2. Born in western Nigeria, he received most of his upper-level collegiate education in England, taking his doctorate in 1973, when he was 38 (627).

3. Not just a poet, he has written significant dramas and novels (626).

4. His work has denounced “both the degradations of Western ______[in Africa] and the . . . [African] ______and thugs” who replaced this colonialism with brutal, repressive regimes (627).

5. Soyinka’s “courage has landed him repeatedly in Nigerian ______” (626) or forced him “into exile” (627).

6. Stylistic devices of his poetry: wit, verbal ambiguity, satire, punning, and violent juxtapositions (627).

II. “TELEPHONE CONVERSATION”

A. STRUCTURE

1. Stanza one(1-9): An African who is living in London, England, telephones a landlady who has advertised an ______(called a “flat” in Britain) for rent. Knowing that many people in England discriminate against Africans, he quickly tells the landlady, “I am ______” (5).

2. Stanza two(10-17): He expects an outright rejection or acceptance concerning the apartment, but her answer surprises him. She asks, “ARE YOU ______/ OR VERY ______?” (10-11).

The implication is that she will accept him as a tenant if he is a light-skinned African. Her question offends him more than an open ______would have: He marvels to himself that what she had asked “was______!” (14).

3. Stanzathree (18-26): In the last part of the conversation, he slyly makes ______of the landlady, showing her to be not only bigoted but also ignorant.

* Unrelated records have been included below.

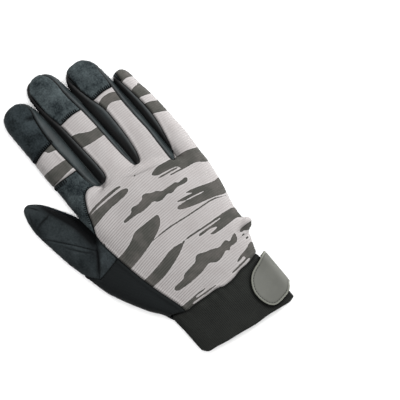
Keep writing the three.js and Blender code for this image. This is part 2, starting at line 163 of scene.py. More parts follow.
handForm = {
    "rows": [
        (-9, -37.2, 39.4, 13.2), (0, -37.6, 40.2, 13.8), (5, -38.6, 42.0, 15.2), (14, -41.5, 45.8, 17.4),
        (21, -43.5, 48.4, 18.6), (29, -44.6, 49.6, 19.8), (36, -45, 50, 20.4), (48, -45, 52.2, 21.2),
        (61.4, -45, 54.8, 21.9), (73.6, -44, 56.4, 22), (87.5, -42.4, 57, 21.4), (112, -42, 57, 20),
    ],
    "turn": 0, "blunt": 2.5, "crown": 2.3, "tipStart": 130, "tip": 150, "tipPower": 2, "rootStart": -30,
    "root": -60,
}
frontEdge = [
    (-60, 100), (-42, 103), (-28, 107), (-13.5, 108.2), (1, 107.5), (16, 105.2), (27, 99.5), (38.6, 91.8),
    (48, 84), (62, 78),
]

fingerForms = {
    "index": {
        "rows": [
            (78, -41.9, -14.2, 18.8), (100, -41.8, -14.2, 17.9), (116, -41.8, -14.1, 16.9),
            (132, -42, -14.1, 15.8), (150, -42, -14.2, 15.4), (166, -42, -14.4, 15.2),
            (178, -41.8, -15.2, 14.6), (189, -41.4, -16.8, 13.8), (197, -40.4, -17.5, 13),
        ],
        "tipStart": 182.5, "tip": 196.6,
    },
    "middle": {
        "rows": [
            (78, -14.6, 14.8, 19.6), (100, -14.6, 14.8, 18.8), (116, -14.6, 14.8, 17.4),
            (132, -14.6, 14.6, 16.2), (150, -14.6, 14.1, 15.8), (166, -14.8, 13.6, 15.6),
            (176, -15.2, 13, 15.2), (184, -14.8, 11.6, 14.8), (193, -14.6, 10.6, 14), (203, -14, 9.5, 13),
        ],
        "tipStart": 189, "tip": 202.2,
    },
    "ring": {
        "rows": [
            (78, 14.2, 41.6, 19), (100, 14.2, 41.6, 17.8), (116, 14.1, 41.6, 16.6), (132, 14, 41.6, 15.6),
            (150, 13.4, 41.4, 15.2), (166, 12.8, 40.8, 15), (176, 12.5, 39.8, 14.6), (183, 13.2, 39, 14.2),
            (190, 15.2, 38, 13),
        ],
        "tipStart": 179.5, "tip": 191.9,
    },
    "little": {
        "rows": [
            (72, 41, 55.6, 17.4), (88, 41, 57.2, 17.4), (100, 40.9, 58, 16.6), (113, 40.9, 57.2, 15.2),
            (125, 41, 57.3, 14.6), (138, 41, 56.4, 14.2), (149, 40.9, 55, 13.8), (158, 40.8, 54.3, 13.2),
            (169, 40.8, 53.4, 12),
        ],
        "tipStart": 158.6, "tip": 167.4,
    },
}
fingerShape = {"turn": 0, "blunt": 2.5, "crown": 2.25, "tipPower": 2.3, "rootStart": 84, "root": 72}

# The thumb's table runs along its own axis, which leans away from the fingers
thumbForm = {
    "rows": [
        (8, -27, -25, 10), (19, -32.8, -25, 13.6), (32, -37, -22, 16), (49, -39.6, -17.4, 17.2),
        (56, -40.6, -14.5, 17), (66, -41.2, -11, 16.2), (80, -38.9, -6.5, 14.8), (94.4, -36.7, -4, 13.4),
        (108.5, -34.2, -3.4, 12.8), (123.3, -31, -4.2, 12.4), (134, -27.6, -6.2, 11.8),
        (141, -24.8, -7.4, 11.2), (150, -21.6, -9.6, 10),
    ],
    "turn": 21, "blunt": 2.5, "crown": 2.2, "tipStart": 131, "tip": 149.8, "tipPower": 2.2, "rootStart": 14,
    "root": 4,
}
edgeBump = {"at": (47.6, 21.6, 8.6), "size": (6.0, 4.4, 6.2)}
widestShare = 0.42  # height of a tube's widest line, of its whole height
tubeShape = {"underFloor": 0.4, "underPower": 5, "rootPower": 2, "whole": 2.4}
skinLook = {
    "low": (-79, -9, -1.5), "high": (63, 208, 25), "cell": 0.69, "quickCell": 1.1, "smoothing": 4,
    "front": 5, "fingers": 3.5, "thumb": 2.2, "bump": 2.5,  # how softly each form runs into the next
    "fingerMargin": 8, "fingersFrom": 60, "thumbTo": -15, "away": 20.0,
}


def tubeField(form, x, y, z):
    turn = math.radians(form["turn"])
    along = (-math.sin(turn) * x + math.cos(turn) * y)[:, :, None]
    across = (math.cos(turn) * x + math.sin(turn) * y)[:, :, None]
    left = tableAt(form["rows"], 1, along)
    right = tableAt(form["rows"], 2, along)
    high = tableAt(form["rows"], 3, along)
    widest = widestShare * high
    u = np.abs(across - (left + right) / 2) / ((right - left) / 2)
    above = np.maximum(z - widest, 0) / (high - widest)
    below = np.maximum(widest - z, 0) / (widest + tubeShape["underFloor"])
    past = np.maximum(along - form["tipStart"], 0) / (form["tip"] - form["tipStart"])
    short = np.maximum(form["rootStart"] - along, 0) / (form["rootStart"] - form["root"])
    total = u ** form["blunt"] + above ** form["crown"] + below ** tubeShape["underPower"]
    total = total + past ** form["tipPower"] + short ** tubeShape["rootPower"]
    return total ** (1 / tubeShape["whole"])


def toDistance(values, cell):
    gx, gy, gz = np.gradient(values, cell)
    slope = np.sqrt(gx * gx + gy * gy + gz * gz)
    return (values - 1) / np.maximum(slope, 0.02)


def softMin(a, b, reach):
    h = np.clip(0.5 + 0.5 * (b - a) / reach, 0, 1)
    return b * (1 - h) + a * h - reach * h * (1 - h)


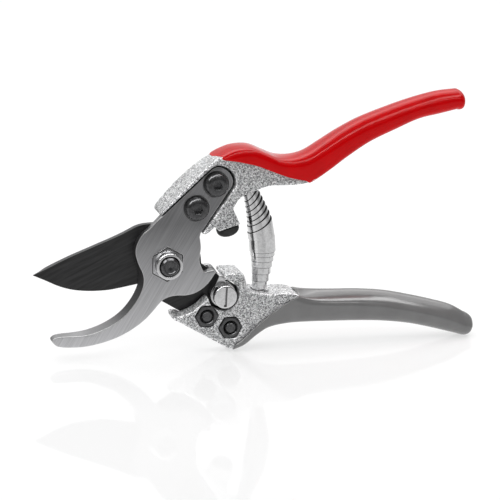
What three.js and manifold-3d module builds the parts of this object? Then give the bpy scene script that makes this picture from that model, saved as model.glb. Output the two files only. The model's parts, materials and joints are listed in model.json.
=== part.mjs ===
// Bypass pruning shears, drawn half open and standing on the edge of the lower handle.
// Millimetres. The tool lies in the XZ plane: +X runs towards the handle ends, +Z is up, and the
// hook side faces -Y. Everything is drawn about the pivot, and the whole is moved at the end so
// that the middle of its underside is the origin.
import * as THREE from "three";
import { mergeVertices } from "three/addons/utils/BufferGeometryUtils.js";
import Module from "manifold-3d";

const wasm = await Module();
wasm.setup();

// Layers, along Y, with the shear plane at 0.
const GAP = 0.3;
const CLEAR = 20; // beyond every piece, in front and behind
const HOOK_FRONT = -4.5;
const HOOK_BACK = -0.15;
const BLADE_FRONT = 0.15;
const BLADE_BACK = 3;
const CASTING_FRONT = -6;
const CASTING_BACK = 9.5;
const MIDDLE = (CASTING_FRONT + CASTING_BACK) / 2;
const HEAD_BACK = 4.5;

// Pivot.
const PIVOT_BOLT_RADIUS = 4;
const PIVOT_BOLT_END = -10;
const PIVOT_NUT_FLATS = 12.7;
const PIVOT_HEXAGON_FRONT = -4.6;
const PIVOT_COLLAR_RADIUS = 5.9;
const PIVOT_NUT_FRONT = -9;
const NUT_RECESS_FLOOR = -2.5;
const BUSHING_RADIUS = 5;
const PIVOT_HEAD_RADIUS = 7.6;
const PIVOT_HEAD_HEIGHT = 3.6;
const PIVOT_SOCKET_FLATS = 5;
const PIVOT_SOCKET_DEPTH = 2.4;
const PIVOT_WASHER_THICKNESS = 0.5;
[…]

For instance, he uses a word which she does not know, “______” (22).

4. Stanza four (27-35): His closing list of the different ______of the areas of his body shocks the landlady, who slams down the ______, finally aware that she is being made ______of.

B. THEME

1. The poem is a protest against discrimination on the basis of ______color.

2. The petty nastiness of racial ______is shown through a person being denied an apartment because of the color of his/her skin.

C. IMAGERY

1. Many color words are used.

2. Red is the color of the telephone “______” (13), the pillar-box (13, the British term for mailbox), the bus (13), and presumably the lady’s imagined “lip-______” (8). Thus redseems to be identified with racism.

3. The other colors are those which the African uses in describing himself: “______” (22), brunette (26), “______blonde” (30), and “______black” (32).

4. The key color word is “______” (23), since a spectroscope is a scientific instrument for studying color bands.

5. The word prepares us for the band of colors which the speaker implies makes up every person’s ______.

6. It also goes back to the distinction insisted on by the prejudiced landlady, who would need such an ______to distinguish the lightness or darkness of a prospective tenant.